(Data section)
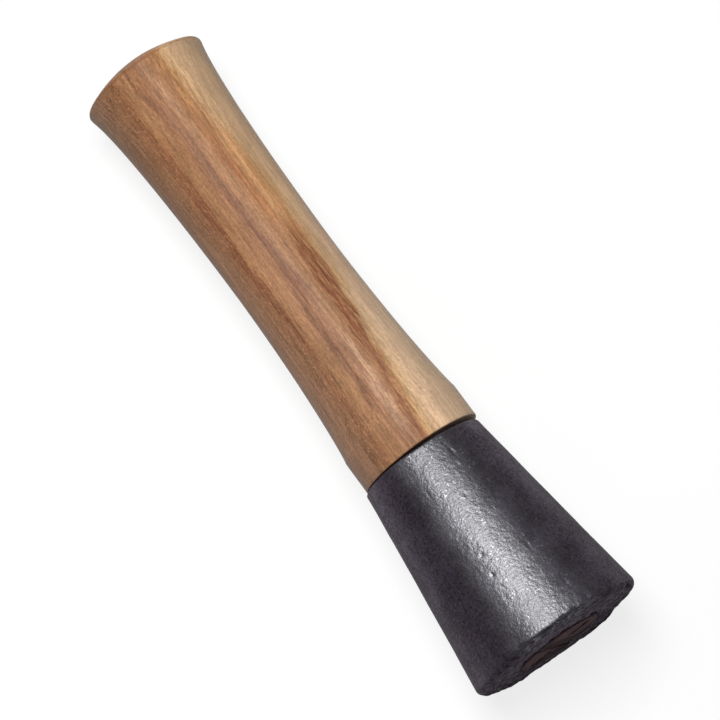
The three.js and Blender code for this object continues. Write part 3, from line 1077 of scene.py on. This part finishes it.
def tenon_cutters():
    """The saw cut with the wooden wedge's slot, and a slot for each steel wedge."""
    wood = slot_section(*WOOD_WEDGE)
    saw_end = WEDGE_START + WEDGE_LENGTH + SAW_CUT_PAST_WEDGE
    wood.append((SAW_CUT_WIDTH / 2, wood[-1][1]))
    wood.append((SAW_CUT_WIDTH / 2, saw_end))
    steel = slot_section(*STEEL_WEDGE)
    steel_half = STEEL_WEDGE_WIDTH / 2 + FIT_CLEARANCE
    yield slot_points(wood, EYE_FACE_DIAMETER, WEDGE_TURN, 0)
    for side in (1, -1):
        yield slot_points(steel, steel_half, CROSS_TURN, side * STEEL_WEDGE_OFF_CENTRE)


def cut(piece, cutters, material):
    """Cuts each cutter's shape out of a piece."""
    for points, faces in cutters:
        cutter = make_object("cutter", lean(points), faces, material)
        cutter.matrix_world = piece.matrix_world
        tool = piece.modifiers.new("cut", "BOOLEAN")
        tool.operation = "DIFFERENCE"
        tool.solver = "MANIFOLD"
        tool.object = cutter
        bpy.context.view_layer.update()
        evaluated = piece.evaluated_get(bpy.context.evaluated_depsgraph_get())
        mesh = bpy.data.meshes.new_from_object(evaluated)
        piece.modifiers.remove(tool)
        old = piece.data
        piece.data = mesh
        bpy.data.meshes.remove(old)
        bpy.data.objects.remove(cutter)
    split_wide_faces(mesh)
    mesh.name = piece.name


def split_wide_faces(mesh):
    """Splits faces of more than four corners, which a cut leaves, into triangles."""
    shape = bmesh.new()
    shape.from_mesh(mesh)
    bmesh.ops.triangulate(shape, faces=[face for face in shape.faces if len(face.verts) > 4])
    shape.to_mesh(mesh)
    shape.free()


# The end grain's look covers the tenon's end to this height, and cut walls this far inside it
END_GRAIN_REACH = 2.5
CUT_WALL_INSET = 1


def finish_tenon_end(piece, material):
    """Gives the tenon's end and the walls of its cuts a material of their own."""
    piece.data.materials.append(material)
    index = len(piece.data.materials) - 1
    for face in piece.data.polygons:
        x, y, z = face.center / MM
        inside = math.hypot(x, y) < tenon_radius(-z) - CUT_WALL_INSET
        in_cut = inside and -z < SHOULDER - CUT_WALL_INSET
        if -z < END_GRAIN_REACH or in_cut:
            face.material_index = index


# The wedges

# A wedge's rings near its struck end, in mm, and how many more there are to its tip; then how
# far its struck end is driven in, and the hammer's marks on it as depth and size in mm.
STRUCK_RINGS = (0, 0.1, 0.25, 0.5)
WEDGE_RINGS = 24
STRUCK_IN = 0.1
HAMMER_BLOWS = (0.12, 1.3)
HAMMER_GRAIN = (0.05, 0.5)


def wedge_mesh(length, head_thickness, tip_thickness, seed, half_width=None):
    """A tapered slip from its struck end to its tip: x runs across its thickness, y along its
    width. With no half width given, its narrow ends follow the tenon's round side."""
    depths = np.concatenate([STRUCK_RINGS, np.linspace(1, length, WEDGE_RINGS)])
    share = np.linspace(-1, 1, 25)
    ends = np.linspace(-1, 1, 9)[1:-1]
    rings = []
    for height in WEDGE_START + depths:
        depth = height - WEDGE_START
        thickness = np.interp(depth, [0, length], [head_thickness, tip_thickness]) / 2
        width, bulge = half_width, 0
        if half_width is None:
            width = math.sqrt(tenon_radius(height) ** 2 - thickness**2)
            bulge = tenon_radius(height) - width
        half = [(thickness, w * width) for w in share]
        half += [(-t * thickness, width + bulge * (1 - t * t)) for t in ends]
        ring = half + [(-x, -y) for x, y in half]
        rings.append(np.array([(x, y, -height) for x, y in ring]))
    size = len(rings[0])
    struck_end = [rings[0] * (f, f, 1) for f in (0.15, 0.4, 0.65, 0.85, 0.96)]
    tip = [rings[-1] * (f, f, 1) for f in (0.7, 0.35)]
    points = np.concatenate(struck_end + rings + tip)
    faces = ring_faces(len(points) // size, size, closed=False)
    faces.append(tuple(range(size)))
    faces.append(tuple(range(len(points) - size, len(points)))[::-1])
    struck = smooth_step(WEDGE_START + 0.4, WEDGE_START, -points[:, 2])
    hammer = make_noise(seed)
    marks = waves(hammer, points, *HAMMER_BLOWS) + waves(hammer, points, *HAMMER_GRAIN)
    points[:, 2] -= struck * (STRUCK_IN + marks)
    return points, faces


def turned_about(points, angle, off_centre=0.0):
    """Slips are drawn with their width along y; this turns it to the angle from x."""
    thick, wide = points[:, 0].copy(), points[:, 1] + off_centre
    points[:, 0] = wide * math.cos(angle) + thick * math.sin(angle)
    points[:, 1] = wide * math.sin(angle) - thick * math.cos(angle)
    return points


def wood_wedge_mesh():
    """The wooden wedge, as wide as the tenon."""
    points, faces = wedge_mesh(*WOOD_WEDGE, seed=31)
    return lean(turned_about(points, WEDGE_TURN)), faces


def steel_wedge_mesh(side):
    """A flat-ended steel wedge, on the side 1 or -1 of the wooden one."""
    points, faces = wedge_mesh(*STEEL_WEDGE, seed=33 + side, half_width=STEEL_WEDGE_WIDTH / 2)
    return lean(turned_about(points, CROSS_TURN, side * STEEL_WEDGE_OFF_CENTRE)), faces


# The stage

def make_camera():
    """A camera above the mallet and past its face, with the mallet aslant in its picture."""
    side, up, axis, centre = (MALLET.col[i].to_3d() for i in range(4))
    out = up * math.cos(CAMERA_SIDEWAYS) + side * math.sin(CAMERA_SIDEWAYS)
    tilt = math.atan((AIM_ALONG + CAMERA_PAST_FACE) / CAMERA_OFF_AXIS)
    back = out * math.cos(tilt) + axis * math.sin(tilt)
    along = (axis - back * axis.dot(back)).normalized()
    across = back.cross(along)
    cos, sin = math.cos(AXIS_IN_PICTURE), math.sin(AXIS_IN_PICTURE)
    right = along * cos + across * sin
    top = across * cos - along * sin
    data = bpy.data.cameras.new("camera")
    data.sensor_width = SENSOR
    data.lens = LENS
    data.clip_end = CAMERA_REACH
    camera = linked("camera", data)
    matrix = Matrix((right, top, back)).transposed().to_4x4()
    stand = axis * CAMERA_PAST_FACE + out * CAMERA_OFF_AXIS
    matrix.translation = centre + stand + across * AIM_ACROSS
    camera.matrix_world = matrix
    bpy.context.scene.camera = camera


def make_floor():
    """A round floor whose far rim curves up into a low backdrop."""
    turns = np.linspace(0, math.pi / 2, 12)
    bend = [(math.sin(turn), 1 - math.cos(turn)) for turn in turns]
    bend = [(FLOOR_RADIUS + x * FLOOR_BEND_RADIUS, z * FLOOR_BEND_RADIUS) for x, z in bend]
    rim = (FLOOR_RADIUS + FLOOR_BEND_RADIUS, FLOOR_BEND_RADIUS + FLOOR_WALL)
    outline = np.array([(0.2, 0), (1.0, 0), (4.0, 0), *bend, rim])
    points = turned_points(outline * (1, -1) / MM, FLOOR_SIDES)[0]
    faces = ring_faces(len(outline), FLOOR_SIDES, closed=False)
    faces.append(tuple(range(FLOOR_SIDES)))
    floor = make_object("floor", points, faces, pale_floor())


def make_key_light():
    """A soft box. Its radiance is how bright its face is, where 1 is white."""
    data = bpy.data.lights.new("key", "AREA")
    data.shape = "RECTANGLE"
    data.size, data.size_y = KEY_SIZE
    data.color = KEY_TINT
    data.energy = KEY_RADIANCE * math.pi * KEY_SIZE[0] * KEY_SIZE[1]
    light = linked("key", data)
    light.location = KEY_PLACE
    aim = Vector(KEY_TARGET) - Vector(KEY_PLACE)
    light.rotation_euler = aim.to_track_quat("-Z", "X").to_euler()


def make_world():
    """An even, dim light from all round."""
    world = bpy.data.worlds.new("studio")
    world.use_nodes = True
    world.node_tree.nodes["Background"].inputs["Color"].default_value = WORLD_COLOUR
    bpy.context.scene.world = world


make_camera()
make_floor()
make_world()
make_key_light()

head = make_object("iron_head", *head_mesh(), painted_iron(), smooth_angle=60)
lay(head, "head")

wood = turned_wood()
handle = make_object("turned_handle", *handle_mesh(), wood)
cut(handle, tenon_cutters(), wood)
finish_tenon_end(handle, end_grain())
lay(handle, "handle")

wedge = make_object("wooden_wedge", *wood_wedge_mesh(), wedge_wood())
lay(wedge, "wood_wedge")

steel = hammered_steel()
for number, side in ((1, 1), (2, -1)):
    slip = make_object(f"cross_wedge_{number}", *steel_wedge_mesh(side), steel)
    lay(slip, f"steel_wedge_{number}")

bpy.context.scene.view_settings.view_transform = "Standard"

(Instructions to follow) Give the lines again, exactly as they stand, from the beginning of the data through the line with "yield slot_points(steel, steel_half, CROSS_TURN, side".

(Solved exercise)
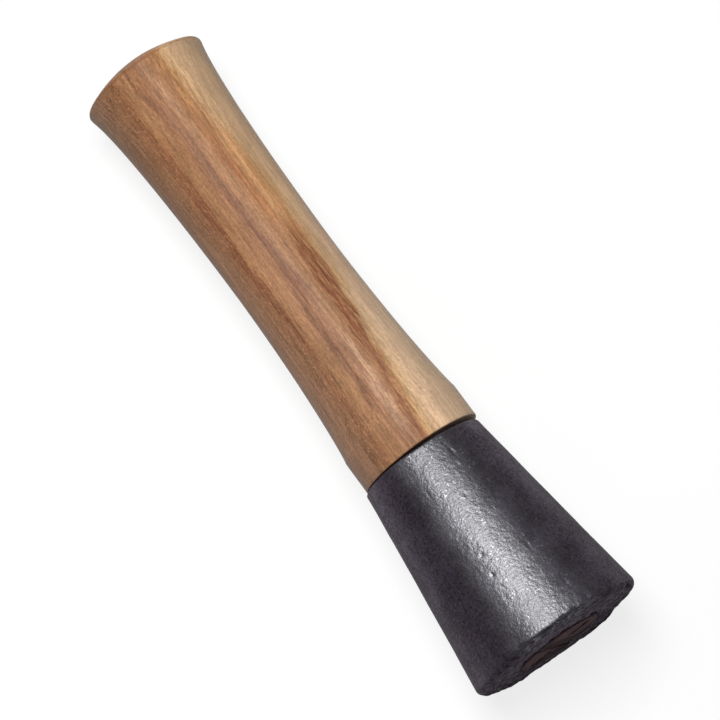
The three.js and Blender code for this object continues. Write part 3, from line 1077 of scene.py on. This part finishes it.
def tenon_cutters():
    """The saw cut with the wooden wedge's slot, and a slot for each steel wedge."""
    wood = slot_section(*WOOD_WEDGE)
    saw_end = WEDGE_START + WEDGE_LENGTH + SAW_CUT_PAST_WEDGE
    wood.append((SAW_CUT_WIDTH / 2, wood[-1][1]))
    wood.append((SAW_CUT_WIDTH / 2, saw_end))
    steel = slot_section(*STEEL_WEDGE)
    steel_half = STEEL_WEDGE_WIDTH / 2 + FIT_CLEARANCE
    yield slot_points(wood, EYE_FACE_DIAMETER, WEDGE_TURN, 0)
    for side in (1, -1):
        yield slot_points(steel, steel_half, CROSS_TURN, side * STEEL_WEDGE_OFF_CENTRE)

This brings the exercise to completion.